Nothing has a true colour- it is all varying perceptions of the interaction of light and colour pigments, and the human eye. We apply filters in Instagram to make things seem more vivid and hyper real, or desaturated and contemplative. There is no right or wrong way of understanding colour, although our experiences are influenced by the other senses such as smell. I mean, as far as wavelengths go, the Earth’s sky is really more of a bluish violet colour, but because of the human visual system we perceive it as pale blue. So maybe our own eyes are manipulating the truth?

The perception of enhanced colour images

Image processing becomes more difficult when you involve colour images. That’s primarily because there is more data involved. With monochrome images, there is really only intensity. With colour images comes chromaticity – and the possibility of modifying the intrinsic colours within an image whilst performing some form of image enhancement. Often, image enhancement in colour images is challenging because the impact of the enhancement is very subjective.

Consider this image of Schynige Platte in Switzerland. It is very colourful, and seems quite vibrant.

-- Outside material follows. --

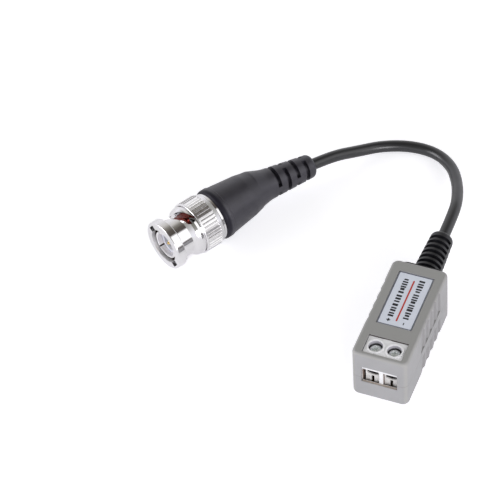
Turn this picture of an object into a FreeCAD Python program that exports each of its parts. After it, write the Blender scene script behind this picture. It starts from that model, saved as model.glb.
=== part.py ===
import FreeCAD, Part

import math
import os

import Sketcher

# A video balun for a twisted pair: a two-part grey housing with a two-pole screw terminal at its front,
# a ribbed strain relief at its rear, and a short thin coax with a moulded bayonet plug.
# Origin: centre of the housing's underside. +X right, +Y from terminals to cable, +Z up, in millimetres.

V = FreeCAD.Vector

SIZES = {
    # housing halves
    "housing_width": 15.2,
    "housing_length": 33.8,
    "housing_height": 16.2,
    "seam_height": 7.4,
    "wall": 1.3,
    "top_wall": 1.4,
    "corner_radius": 1.8,
    "rim_radius": 0.9,
    "tongue_height": 0.7,
    "tongue_width": 0.55,
    "tongue_gap": 0.08,
    "flute_count": 5,
    "flute_pitch": 3.14,
    "flute_start": -6.1,
    "flute_depth": 0.45,
    "flute_steep": 0.45,
    "flute_margin": 1.3,
    # label
    "label_width": 9.4,
    "label_length": 18.4,
    "label_centre": 4.0,
    "label_recess": 0.35,
    "label_thickness": 0.2,
    "label_gap": 0.15,
    "label_corner": 0.6,
    # windows in the housing
    "screw_window_width": 10.7,
    "screw_window_length": 6.0,
    "entry_window_width": 9.7,
    "entry_window_sill": 5.75,
    "entry_window_head": 11.5,
    "entry_wall": 0.6,
    # circuit board
    "board_width": 11.6,
    "board_length": 27.0,
    "board_thickness": 1.0,
    "board_height": 3.2,
    "board_gap": 0.3,
    "ledge_width": 1.4,
    "ledge_length": 3.0,
    # terminal block
    "terminal_pitch": 5.08,
    "block_shift": 0.3,
    "nose_top": 13.5,
    "block_gap": 0.15,
    "block_recess": 0.4,
    "block_front_wall": 0.3,
    "foot_width": 10.9,
    "divider_width": 1.0,
    "chamber_reach": 5.15,
    "chamber_length": 5.6,
    "chamber_top": 13.1,
    "entry_sill": 5.4,
    "entry_head": 9.95,
    "shelf_thickness": 0.7,
    "well_radius": 1.92,
    "well_rim_radius": 2.4,
    "well_rim_height": 0.2,
    "lug_width": 2.0,
    # clamp: screw, rising cage and fixed contact
    "screw_setback": 2.75,
    "screw_radius": 1.45,
    "screw_head_radius": 1.75,
    "screw_head_height": 1.6,
    "screw_gap": 0.05,
    "recess_width": 0.55,
    "recess_span": 2.3,
    "recess_depth": 0.8,
    "cage_width": 3.8,
    "cage_setback": 0.6,
    "cage_side": 0.32,
    "cage_length": 4.4,
    "cage_top_thickness": 0.7,
    "jaw_thickness": 0.7,
    "jaw_dish": 0.35,
    "jaw_apron": 2.25,
    "apron_thickness": 0.45,
    "slot_width": 0.8,
    "contact_width": 2.6,
    "contact_thickness": 0.7,
    "contact_top": 9.95,
    "wire_gap": 1.45,
    "clamp_travel": 2.0,
    "leg_thickness": 0.4,
    "pin_width": 0.9,
    "pin_below_board": 0.9,
    "running_gap": 0.1,
    # parts on the board
    "core_radius": 4.1,
    "core_hole_radius": 2.0,
    "core_height": 3.2,
    "core_centre": -3.4,
    "winding_thickness": 0.4,
    "winding_gap": 0.05,
    "winding_span": 120.0,
    "suppressor_length": 4.3,
    "suppressor_width": 2.6,
    "suppressor_height": 2.2,
    "capacitor_length": 2.0,
    "capacitor_width": 1.25,
    "capacitor_height": 0.9,
    "parts_row": 4.6,
    # strain relief and cable
    "cable_diameter": 3.2,
    "cable_entry": 7.0,
    "relief_height": 8.6,
    "relief_neck_radius": 3.0,
    "relief_inner_radius": 3.9,
    "relief_inner_thickness": 0.8,
    "relief_plate_width": 12.0,
    "relief_plate_height": 12.7,
    "relief_plate_thickness": 0.9,
    "relief_plate_corner": 2.2,
    "relief_root_radius": 4.3,
    "relief_base_radius": 3.8,
    "relief_end_radius": 3.1,
    "relief_core_radius": 2.35,
    "relief_length": 17.2,
    "relief_end_round": 1.2,
    "relief_root_length": 2.0,
    "rib_count": 7,
    "rib_pitch": 1.85,
    "rib_window": 1.1,
    "rail_angle": 16.0,
    "rail_setback": 1.0,
    "rail_heading": -12.0,
    "core_end_length": 3.2,
    "lead_radius": 0.4,
    # plug placing
    "mouth_x": -69.9,
    "mouth_y": 8.4,
    "plug_heading": 60.0,
    # plug: coupling sleeve
    "sleeve_length": 15.6,
    "lip_radius": 7.15,
    "lip_length": 2.5,
    "barrel_radius": 5.8,
    "flare_start": 6.1,
    "flare_middle": 7.3,
    "flare_shoulder": 6.8,
    "flare_end": 8.2,
    "collar_radius": 7.1,
    "collar_end": 8.9,
    "collar_groove": 0.35,
    "drum_start": 9.25,
    "drum_radius": 7.5,
    "drum_rim": 0.6,
    "drum_rear_radius": 7.15,
    "knurl_end": 14.3,
    "knurl_count": 46,
    "knurl_depth": 0.32,
    "knurl_width": 0.48,
    "sleeve_rounding": 0.3,
    "bore_radius": 4.95,
    "shoulder_start": 10.0,
    "shoulder_thickness": 0.9,
    "shoulder_radius": 4.2,
    "drum_bore_radius": 6.15,
    "notch_width": 2.4,
    "notch_reach": 6.2,
    "channel_reach": 5.45,
    "channel_length": 4.6,
    "notch_heading": 36.0,
    "cover_radius": 6.6,
    "cover_length": 0.6,
    "cover_span": 40.0,
    "slot_lead": 4.0,
    "slot_turn": 68.0,
    "slot_start": 3.6,
    "slot_rise": 3.3,
    "slot_height": 2.2,
    "detent_radius": 1.3,
    # plug: body and what it carries
    "contact_radius": 4.05,
    "contact_bore": 3.4,
    "contact_tip": 0.7,
    "finger_depth": 4.0,
    "finger_slot": 0.45,
    "finger_heading": 45.0,
    "gasket_start": 5.2,
    "gasket_length": 2.6,
    "gasket_radius": 4.8,
    "seat_radius": 3.8,
    "flange_radius": 4.75,
    "flange_thickness": 0.8,
    "stem_radius": 3.8,
    "washer_thickness": 0.35,
    "thrust_thickness": 0.28,
    "washer_gap": 0.05,
    "clip_thickness": 0.6,
    "clip_radius": 5.3,
    "clip_seat_radius": 3.5,
    "hub_radius": 5.9,
    "hub_rim_radius": 6.85,
    "hub_rim_gap": 0.1,
    "hub_rim_thickness": 0.6,
    "spigot_radius": 3.0,
    "spigot_length": 7.0,
    "spigot_bore": 1.5,
    "crimp_thickness": 0.55,
    "crimp_start": 0.6,
    "crimp_length": 6.2,
    "insulator_start": 2.0,
    "insulator_bore": 2.35,
    "insulator_web": 5.6,
    "insulator_end": 12.6,
    "pin_radius": 0.68,
    "pin_step": 5.5,
    "pin_root_radius": 0.9,
    "pin_nose": 0.25,
    "pin_tip": 1.4,
    "pin_end": 14.4,
    # plug: moulded boot
    "boot_nose_radius": 7.4,
    "boot_face_radius": 6.65,
    "boot_nose_length": 2.5,
    "boot_step": 0.18,
    "boot_shoulder_radius": 6.2,
    "boot_shoulder": 27.6,
    "boot_neck_radius": 5.55,
    "boot_neck": 30.5,
    "boot_bend": 8.0,
    "boot_bend_heading": 41.6,
    "tail_length": 19.4,
    "tail_overlap": 1.5,
    "tail_root_radius": 4.4,
    "tail_root": 4.2,
    "tail_root_rounding": 10.0,
    "tail_end_radius": 3.25,
    "tail_round": 1.3,
    "tail_slot_start": 6.1,
    "tail_slot_pitch": 3.17,
    "tail_slot_width": 1.2,
    "tail_slot_count": 4,
    "tail_slot_floor": 2.3,
    "tail_slot_angle": 156.0,
    "tail_slot_heading": 42.0,
    "tool_margin": 0.5,
}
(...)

The sky however seems too aquamarine. The whole picture seems like some sort of “antique photo filter” has been applied to it. How do we enhance it, and what do we want to enhance? Do we want to make the colours more vibrant? Do we want to improve the contrast?

In the first instance, we merely stretch the histogram to reduce the gray tonality of the image. Everything becomes much brighter, and there is a slight improvement in contrast. There are parts of the image that do seem too yellow, but it is hard to know whether this is an artifact of the original scene, or the photograph (likely an artifact of dispersing yellow flower petals).

Alternatively, we can improve the images contrast. In this case, this is achieved by applying a Retinex filter to the image, and then taking the average of the filter result and the original image. The resulting image is not as “bright”, but shows more contrast, especially in the meadows.

Are either of these enhanced images better? The answer of course is in the eye of the beholder. All three images have certain qualities which are appealing. At the end of the day, improving the aesthetic appeal of a colour image is not an easy task, and there is no “best” algorithm.